Hal tersebut merupakan hasil penyelidikan yang dilakukantim investigasi Komnas HAM terkait bentrok antara polisi dengan anggota FPI.
"Terkait peristiwa KM 50 ke atas, terdapat empat orang masih hidup dalam penguasaan resmi petugas negara yang kemudian juga ditemukan tewas, maka peristiwa tersebut bentuk peristiwa pelanggaran HAM,” kata Anam.
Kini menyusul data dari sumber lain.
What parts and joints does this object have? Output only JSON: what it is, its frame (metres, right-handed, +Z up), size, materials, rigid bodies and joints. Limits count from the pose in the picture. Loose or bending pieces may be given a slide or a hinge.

“Penembakan sekaligus terhadap empat orang dalam satu waktu, tanpa ada upaya lain untuk menghindari semakin banyaknya jatuh korban jiwa, mengindikasikan ada tindakan pembunuhan tanpa dasar hukum terhadap empat anggota laskar FPI," tukasnya.
Sedangkan dua anggota laskar FPI lainnya tewas saat tiba di KM 50 Jalan Tol Jakarta-Cikampek, setelah mobil yang mereka tumpangi saling serempet dan saling tembak dengan polisi.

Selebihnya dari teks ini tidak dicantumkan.